Do you remember the days before the Internet got so angry? Me, too.

In honesty, of course, there were “flame wars” early on, and before the Internet was really a “thing,” when people chatted on bulletin boards and would get into angry discussions – though granted, most of them were about coding and geeky stuff.

But early on, the Internet could be fun and funny, and people spent embarrassing amounts of time sharing videos and jokes and silly things – some of them funny only because they were so idiotic.

Take “I can haz cheezeburger.” A website featuring video and images, it was created in 2007 by Eric Nakagawa and Kari Unebasami, cats (and other animals) were shown with silly expressions, the iconic image being a cat looking very pleadingly and saying, “I can haz cheezburger?” The website got about 1.5 million (yes, million) hits per day at its peak in 2007.

The Cheezburger cats were actually preceded by LOLcats, cats speaking in “catspeak” and featuring cats with strange expressions saying silly things. LOL, of course, was “laugh out loud,” except in the case of one friend who thought it meant “lots of love,” and almost sent it to a friend as a gesture of sympathy before he was corrected.

In 2005, Charlie the Unicorn was one of my favorites, which I never tired of watching, as he was invited to Candy Mountain by two friends with peculiar voices. The “animation” was rendered in a very primitive and funny fashion, and it was forwarded around offices, always leaving its trail because the latest person to get it was LOLing conspicuously.

About this same time there was a series of, er, infomercials, featuring Tom Dickson, founder of the Blendtec line of blenders.
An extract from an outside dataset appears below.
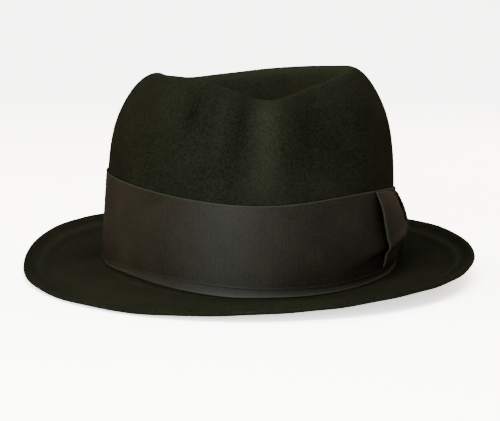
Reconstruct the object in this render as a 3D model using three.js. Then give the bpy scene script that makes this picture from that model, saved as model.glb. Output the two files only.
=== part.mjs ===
// A soft felt fedora. One felt shape makes the crown and the brim, with the lip turned over as a welt.
// A wide ribbon goes round the crown, with a narrow one under its lower edge and a flat bow on the
// wearer's left. Lengths are in millimetres. The front of the hat faces -Y, the wearer's left is +X,
// and the hat rests on the XY plane. A bearing is in degrees round the head, from the front (0) by the
// wearer's left (90) to the back (180).
import * as THREE from 'three';

// Felt sizes
const HEAD_WIDTH = 165;
const HEAD_LENGTH = 206;
const CROWN_HEIGHT = 116;
const BRIM_WIDTH = 45.5;
const FELT_THICK = 2;
const WELT_WIDTH = 8;
const WELT_THICK = 1;
const DENT_DEPTH = 27;
const PINCH_DEPTH = 10;
const SIDE_RISE = 4.6;
const FOOT_FLARE = 2.4;
const REST_LAND = 4;

// Ribbon sizes
const RIBBON_WIDTH = 48;
const RIBBON_THICK = 0.8;
const UNDER_FOOT = 1.2;
const UNDER_TUCK = 3;
const CLEARANCE = 0.3;

// Bow sizes
const BOW_BEARING = 80;
const BOW_HEIGHT = 42;
const BOW_LIFT = 0.5;
const WING_LENGTH = 58;
const WING_SLANT = 4;
const WING_PROUD = 5;
const WING_THICK = 1.2;
const KNOT_WIDTH = 15;
const KNOT_HEIGHT = 36;
const KNOT_PROUD = 5.6;
const KNOT_THICK = 1.2;

// Head oval: the exponent squares the ellipse a little, and the egg narrows its front
const OVAL_POWER = 2.12;
const EGG = 0.02;
// The break, where the brim leaves the crown, is flat this many degrees each side of front and back
const FLAT_ARC = 12;

// What changes round the crown, a row every 30 degrees from the front by the wearer's left. rim and
// dent are shares of CROWN_HEIGHT and DENT_DEPTH, lean widens or narrows the top of the crown and flare
// its foot, and top and foot are the ribbon's edges as shares of RIBBON_WIDTH.
const CROWN_ROUND = [
  { rim: 0.84, dent: 0.5, lean: 0.99, flare: 0, top: 0.985, foot: 0.095 },
  { rim: 0.935, dent: 0.72, lean: 1.01, flare: 0, top: 1.1, foot: 0.125 },
  { rim: 1, dent: 0.92, lean: 1.03, flare: 0, top: 1.095, foot: 0.19 },
  { rim: 1.01, dent: 1, lean: 1.03, flare: 0, top: 0.935, foot: 0.14 },
  { rim: 1, dent: 1, lean: 1.02, flare: 0, top: 1.02, foot: 0.11 },
  { rim: 0.98, dent: 0.95, lean: 1, flare: 0, top: 1.02, foot: 0.07 },
  { rim: 0.953, dent: 0.9, lean: 0.99, flare: 0, top: 1.04, foot: 0.06 },
  { rim: 0.923, dent: 0.95, lean: 0.98, flare: 0.2, top: 1.08, foot: 0.07 },
  { rim: 0.948, dent: 1, lean: 0.98, flare: 0.7, top: 1.15, foot: 0.11 },
  { rim: 0.983, dent: 1, lean: 0.972, flare: 1, top: 1.205, foot: 0.14 },
  { rim: 0.977, dent: 0.92, lean: 0.98, flare: 0.6, top: 1.175, foot: 0.205 },
  { rim: 0.97, dent: 0.72, lean: 0.98, flare: 0.1, top: 1.065, foot: 0.17 },
];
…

In each one, he asked, and answered the immortal question, “Will it blend?” and proceeded to throw any number of things into his blender, from a half a cooked chicken, bones and all, to a frightening concoction of salsa, tortilla chips, Buffalo wings and some beer, to the worst of all: an iPhone.

JibJab was (and is) a clever little app that inserted your face on a cartoon, allowing you (or a friend you wanted to tease and/or humiliate) to sing a song, dance, send an animated greeting card, or any number of other silly things. It was founded in 1999 by Evan and Gregg Spiridellis, and hit its early home run with George Bush and John Kerry singing “This Land is Your Land” in 2004, when they were presidential candidate rivals.

The app, ReFace, has gone them one better, and takes video clips from famous movies or other highly identifiable video, and doesn’t replace the star’s face so much as blend the star’s face with yours – so you can say, “I’ll be bahk,” or become Jim Morrison, or The Penguin – to hilarious results.

Around Christmas time, a clever marketer for UK department store, John Lewis, created ads that were so full of the holiday spirit that they became eagerly anticipated – and now other franchises are trying to do the same. (Irn Bru, a Scottish drink, has done one of the best with its flying snowman who “nicks” a child’s Irn Bru…)

Then there were the “challenges.” It was initially kind of a cute idea, in which a “challenge” was issued, and people recorded themselves accomplishing whatever the task was – eat a spoonful of cinnamon without any liquid, drop a bucket of ice water over your head, and which quickly hit its nadir with the “Tide Pod Challenge,” which encouraged silly young people to eat, yes, consume, a Tide detergent pod.

1998’s Hamster Dance showed just how funny something very simple can be – just a page full of cartoon hamsters dancing. Really.

Cats and cucumber videos; Parkour videos; dog shaming posts; and of course the infamous Darwin Awards, which have reached new heights thanks to our phones being able to record people doing really, really, really silly and/or dangerous things.

And not only are these just a few (happy) memories, but there’s something new and amusing that starts up every day. Look for the fun – it lowers your blood pressure!